Hmm... that doesn't seem to be happening with my local copies. It could be that I broke a pypi version or something.

Can you try running the same thing with git master versions of pybasicbayes and pyhsmm? You could set those up by doing something like this:

git clone --recursive https://github.com/mattjj/pybasicbayes.git
cd pybasicbayes
pip install -e .
cd ..

git clone --recursive https://github.com/mattjj/pyhsmm.git
cd pyhsmm
pip install -e .

Then try running the autoregressive example again.

Another thing to check on the matrix that failed the assertion. If you know how to get into a debugger on the line that raised the exception, printing np.linalg.eigvalsh(S) may be informative. (If you run the file from within ipython, then you can jump into a post-mortem debugger by using the %debug magic command.)

I tried with git master versions of pybasicbayes and pyhsmm and get the same error, here's the S matrix on the failing line:
array([[ -1.42530989e+17, 1.73226519e+17],
[ 1.73226519e+17, -2.12271460e+17]])
and here are the eigenvalues:
array([ -3.54102555e+17, -6.99893794e+14])

I'm getting the same error.

What platform are you on?

I'm not able to reproduce the error so I can't really debug it. Maybe try updating all your libraries, including pybasicbayes and pyhsmm (using the instructions above, making sure that you're not loading an old version from site-packages or something). On the OS X computer on which I just tested demo.py, I'm on numpy 1.10.4 and scipy 0.17.0.

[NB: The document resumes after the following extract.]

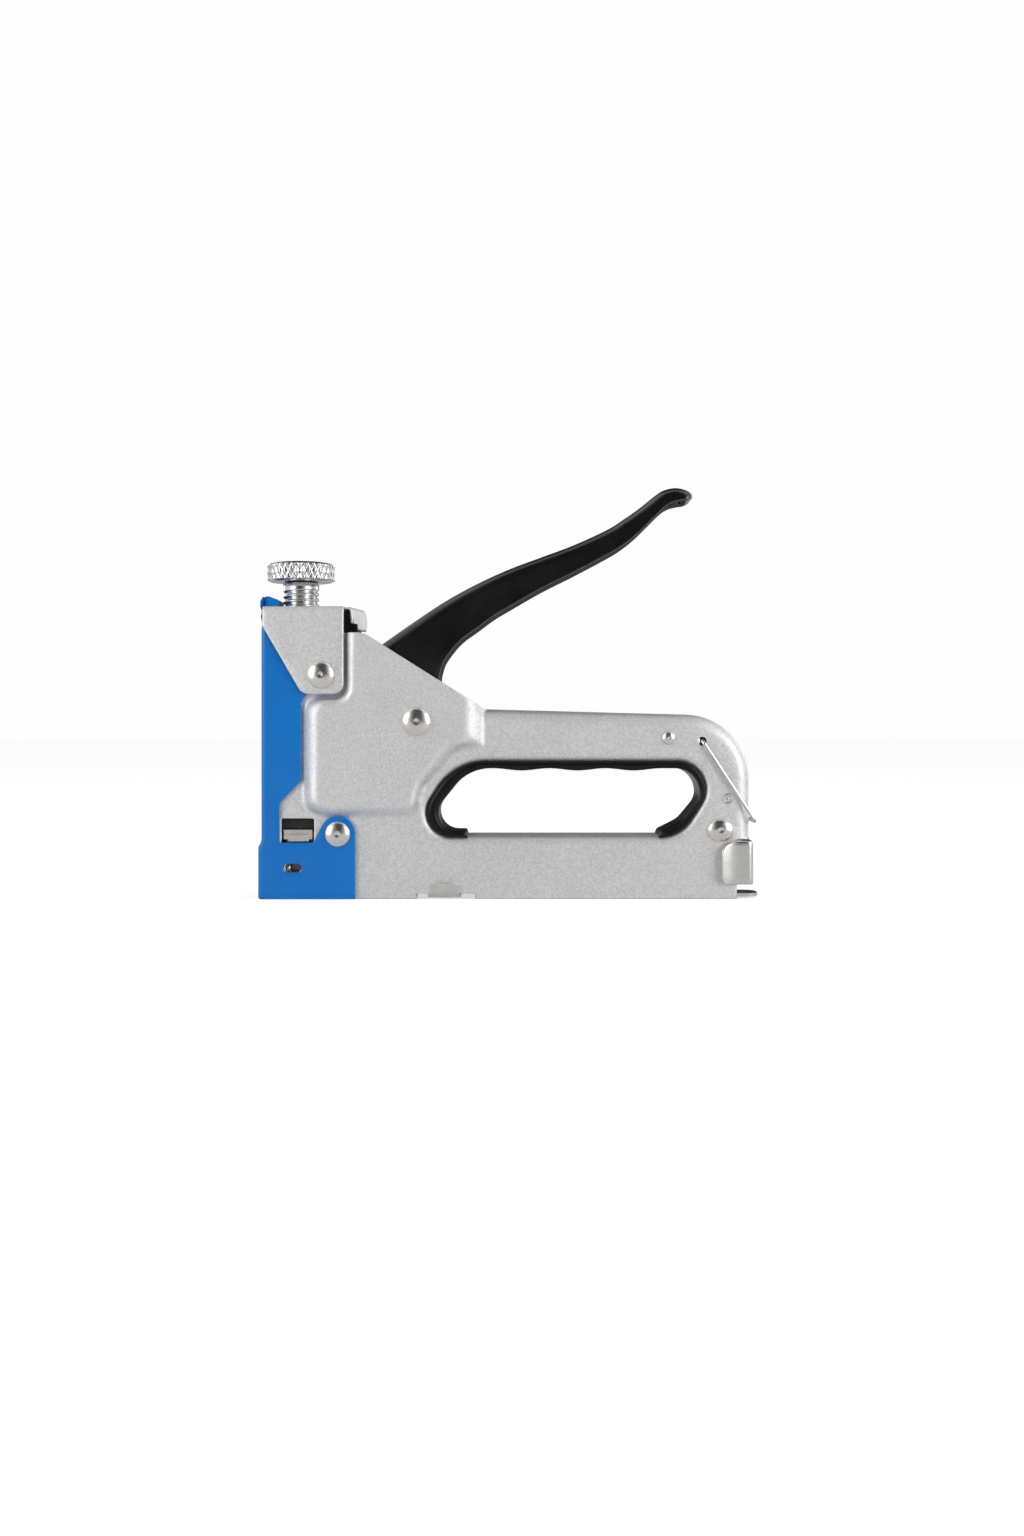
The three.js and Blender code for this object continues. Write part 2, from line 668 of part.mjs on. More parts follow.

Ah! So the bug seems to occur due to old versions of numpy and scipy (numpy 1.8 and scipy 0.14). Updating to numpy 1.10.4 and scipy 0.17.0 seems to fix it. Thank you!

Sidenote: numpy 1.12 seems to break it in a different way. May or may not be a consequence of it still being in development.

Excellent! Thanks for figuring that out. I'll keep an eye out for numpy 1.12.